The conservators emphasized that preventative maintenance is essential for the conservation of public artworks. Limestone is especially prone to erosion and must be taken care of. Conservator Mari Hagemeyer stated, “Maintenance projects are super important, and this is why we can have these things around for generations.”

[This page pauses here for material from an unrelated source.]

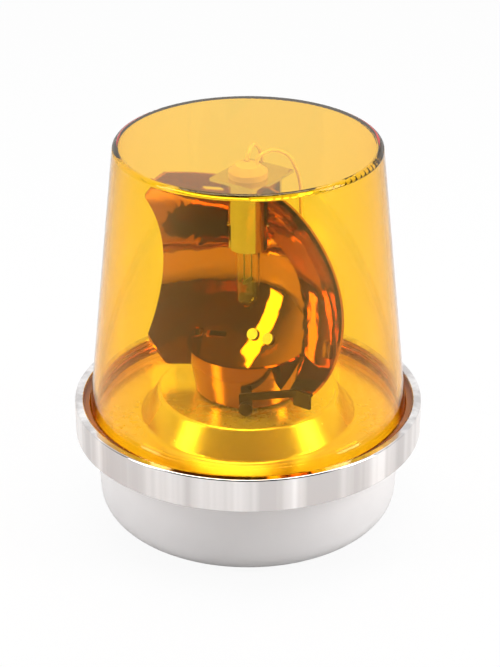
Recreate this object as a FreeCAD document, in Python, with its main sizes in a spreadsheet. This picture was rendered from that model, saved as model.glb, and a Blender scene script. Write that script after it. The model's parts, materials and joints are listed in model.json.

The conservation team brought a wealth of specialized knowledge and practical experience to the task of cleaning these 80-plus-year-old limestone carvings. Howard Wellman works on objects for museums, archaeological projects and government agencies, including outdoor sculpture, monuments and historic cemeteries. Working alongside Wellman were Connie Stromberg and Hagemeyer. Stromberg has worked at sites including Frank Lloyd Wright’s Fallingwater, the Hirschhorn Museum and Sculpture Garden, the Smithsonian, the U.S. Capitol and more. She studied sculpture at Carnegie Mellon University and earned an M.S. in sculpture conservation from the Winterthur/University of Delaware program in the conservation of artistic and historic objects. Hagemeyer has a B.S. in materials science and engineering with a minor in French from the University of Maryland, and has worked with the U.S. Navy Underwater Archaeology Branch, Colonial Williamsburg Foundation, the Los Angeles County Museum of Art’s objects lab and the Walters Art Museum in Baltimore.
Lenore Thomas Straus (1909-1988) studied at the Chicago Art Institute, but was largely self-taught. She moved to the D.C. area in 1935 and began working for the Resettlement Administration and Works Progress Administration. In addition to the Preamble reliefs (1937) and Mother and Child (1939), Straus created terra cotta murals for post offices in Fredonia, Kan.; Covington, Va.; Leetonia, Ill.; and Webster Springs, W.Va. Straus sculpted a giant frog playground sculpture for Langston Terrace, the first federally funded housing project in Washington, D.C., around 1940. She also created works for the Alice Ferguson Farm in Accokeek, where she lived and worked in the early 1940s and where she married Robert Ware Straus. Straus spent the last 20 years of her life in Blue Hill, Maine, where several of her sculptures may be seen at the Morgan Bay Zendo and the Blue Hill Public Library.